The city will soon begin regularly publishing detailed data in a variety of locations, including the MPD and Safer Stronger D.C.’s websites. There’s already some information available online, like when and where a stop occurred. But come September, officials say it’ll release new records of stops and uses of force that are consistent with the 2016 law. For instance, the law asks for records to include the race of the person stopped by the police, why the person was stopped, whether a search was conducted as a result of the stop, and if criminal activity was discovered.
“Overall, I am proud of what we’ve seen since I authored and led the fight to pass the NEAR Act,” says Ward 5 Councilmember Kenyan McDuffie in a statement to City Paper. “Without endorsing every decision along the way, I think that the passage of the NEAR Act’s public health approach to violent crime prevention has reoriented DC’s approach to criminal justice for the better.”
But the ACLU of D.C. says it is too soon to say whether or not the city is complying. The lead counsel in the lawsuit, Black Lives Matter v. Bowser, Scott Michelman, wants to see what is published first.
“The devil, of course, is in the details, and it is not yet clear to us from what the government has filed with the court that they are in full compliance,” Michelman tells City Paper. “There are a couple of categories that we’re worried will be collected either duplicatively or not at all.”
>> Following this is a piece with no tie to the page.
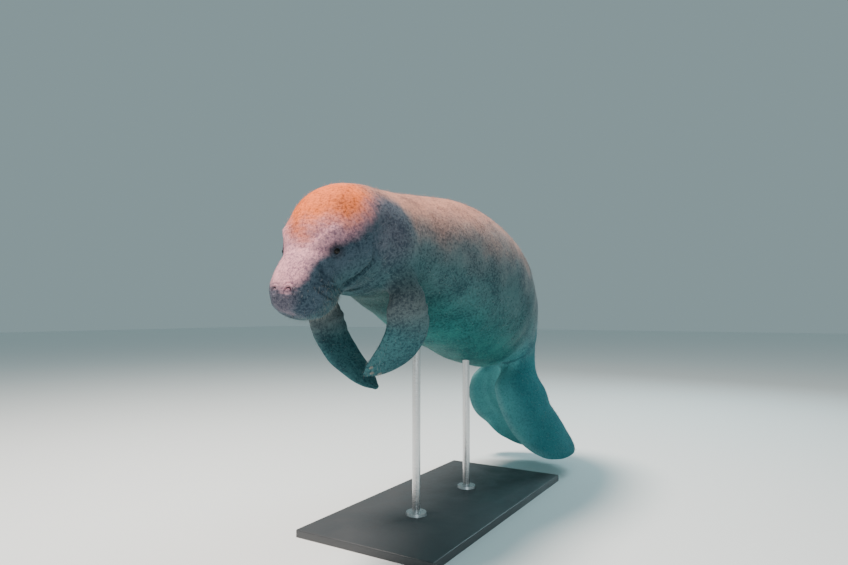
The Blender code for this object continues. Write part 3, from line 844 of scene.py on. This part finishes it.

The ACLU already voiced its concerns to the defendants in the suit, including how the information collection method could muddle the published data. The information is gathered in two ways, one for traffic stop citations and another one for all other stops, and what information an officer records depends on the kind of stop. For example, if an infraction issued during a traffic stop escalates, there’s a possibility the stop will be recorded twice—once through the Department of Vehicles and then again through MPD’s records management system, says Michelman.
“Now it may ultimately be that they can use these two systems in a manner that complies with the law. But given their sorry history of compliance with the NEAR Act, you’ve got to wonder whether the use of two systems is a deliberate attempt to muddle the data set,” he says.
This section of the NEAR Act has become a sensitive topic. Newsham tried to distance MPD from the phrase “stop and frisk” altogether, telling WAMU on Tuesday, “We’ve never had a stop and frisk policy here in Washington D.C.— that’s something that they did in New York City.”
Councilmembers and advocates have been demanding to see the data for some time because the information is critical for meaningful reform. A city report released in January 2018 shows 89 percent of 2,224 uses of force between October 2016 and September 2017 involved a black person; the most common pairing was white officers using force on black people.
Donahue agrees, saying “a more transparent police force is a more legitimate police force.”
So while the information is finally being released, the parties involved in the lawsuit are in disagreement over why it’s happening.
“Prior to any lawsuit issued, we made clear from the get-go that we are going to make the information available to the public when we made changes to the data system,” says Donahue.
Michelman says, “To claim that the ACLU lawsuit had no effect on the department’s NEAR Act compliance is just nonsense… Just looking at the timeline of events, it’s pretty rich to claim that the department had intended to comply all along.”
During an oversight hearing in March 2018, Newsham did apologize and agreed that his department’s failure to collect the data in a meaningful way was “not acceptable.” To WAMU on Tuesday, he maintained the problem was a lack of funds.
“There was a little bit of a lag since the NEAR Act was initiated initially. There was very limited funding that was provided by the Council for the NEAR Act,” said Newsham, “When the funding did become available, we engaged at MPD to make the corrections to our records management system.”